Kay stepped forward, his boots echoing against the cold marble floor of the grand hall, each step precise, deliberate. His gaze swept over the crowd of students gathered for the ceremony, but I knew he wasn’t really seeing any of them. He was searching for one person. Me.

When his eyes finally found mine, the world snapped into focus, as if everything around us had dimmed into insignificance. His dark eyes were deep, unreadable pools, carrying the weight of years filled with silence, bitterness, and something far more dangerous. For a fleeting moment, I thought I saw recognition flicker across his face, quickly replaced by something sharper—disdain, perhaps.

The history between our families wasn’t just a feud. It was a scar—a deep, festering wound that had only grown more painful with time. My father, a respected prosecutor, had led the trial against Kay’s father, a man once revered as a genius in the arcane sciences. Kay’s father had pushed the boundaries of magic and science, venturing into realms no one else dared to explore. But then the whispers started. Rumors of experiments that defied nature, devices that could warp reality itself, leaving chaos in their wake.

The trial was infamous—brutal in its precision. My father had left no stone unturned, no shadow unexposed. He presented evidence so horrifying that even the council, known for its cold rationality, had been shaken. Diagrams of impossible machines, notes scrawled in a maddening language that hinted at forces no human should ever control, and the shattered minds of those who had come too close to Kay’s father’s work.

In the end, the council branded him a madman. His research was confiscated, locked away in vaults where it would never again see the light of day. Worse still, he was condemned to a prison designed not just to hold, but to break—to strip both the body and soul of any hope of escape. A prison that was more a death sentence than any gallows could provide.

That trial had destroyed Kay’s family, and now, all these years later, that destruction lingered between us like a guillotine hanging by a thread.

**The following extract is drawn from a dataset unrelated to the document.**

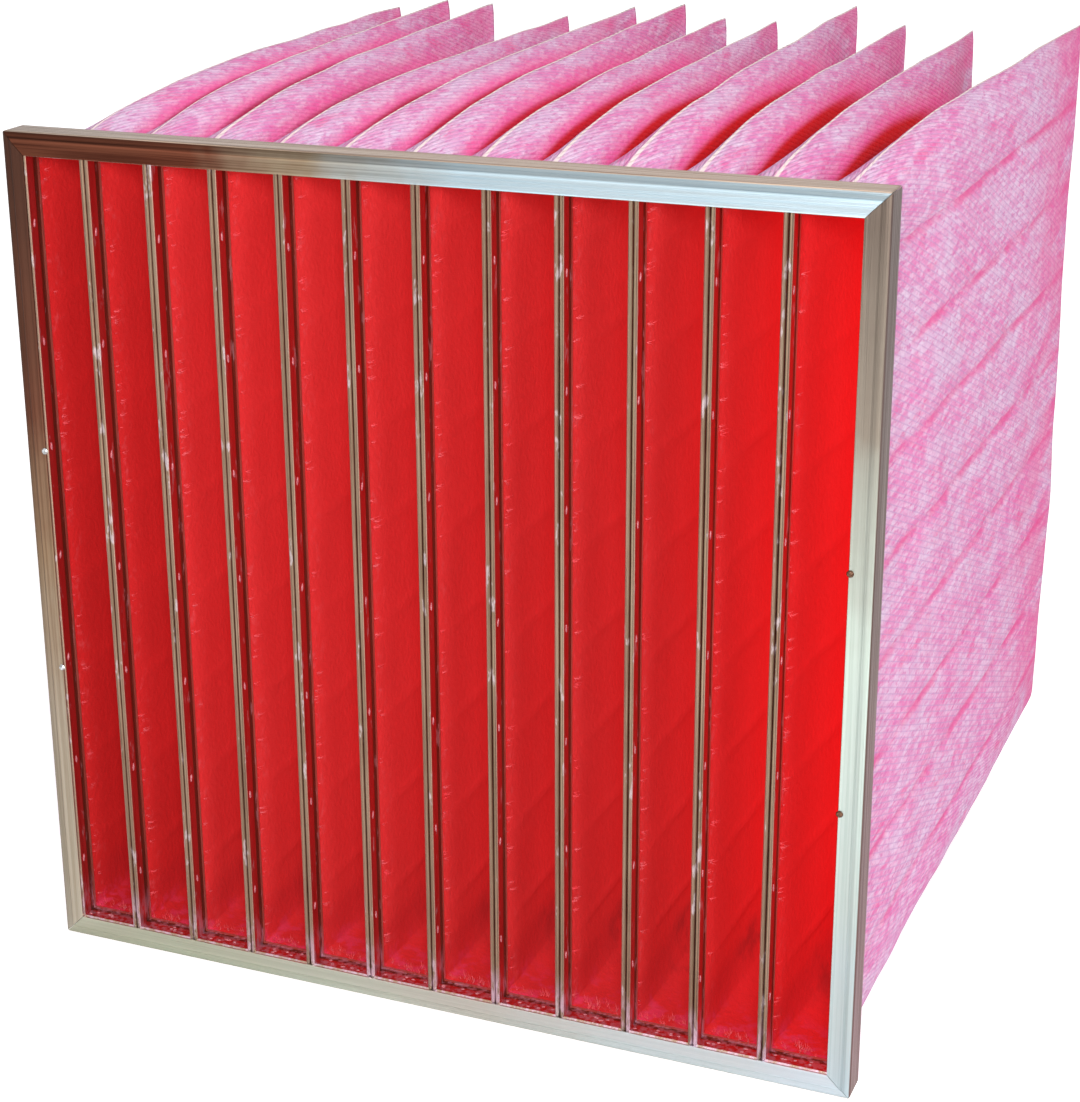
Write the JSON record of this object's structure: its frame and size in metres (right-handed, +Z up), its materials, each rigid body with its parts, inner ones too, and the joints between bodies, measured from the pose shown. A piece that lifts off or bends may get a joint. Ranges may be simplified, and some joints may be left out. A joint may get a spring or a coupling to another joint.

I could feel the tension in the air—a live current humming just beneath the surface.He wasn’t the type to lash out recklessly. No, he was far too clever and patient for that. His hatred ran deeper, wrapping around every fiber of his being, biding its time for the inevitable strike.

Each time our paths crossed, the air thickened with unspoken animosity, with violence simmering just below the surface, waiting to explode. This wasn’t just a personal vendetta; it was something much larger.

It was war.

Kay’s father had been on the verge of something—something so powerful, so dangerous, that it could have changed everything. My father’s actions had cut that potential short, but the remnants of that ambition lived on in Kay.

And he wasn’t just dangerous—he was brilliant, and in my world, brilliance combined with rage was a volatile, terrifying thing.

A storm brewed, dark and inevitable, pulling us both toward a collision neither of us could avoid.It wasn’t a matter of if—only a question of when.Me, my family, our legacy—all would be gone.

As the ceremony continued, I felt an uneasy pull in the air—something dark and magnetic. My pulse quickened. Glancing around, I saw him cutting his way through the crowd, like a shark circling its prey. Magnificent, but terrifying. And I knew all too well that I was the prey, waiting for the strike.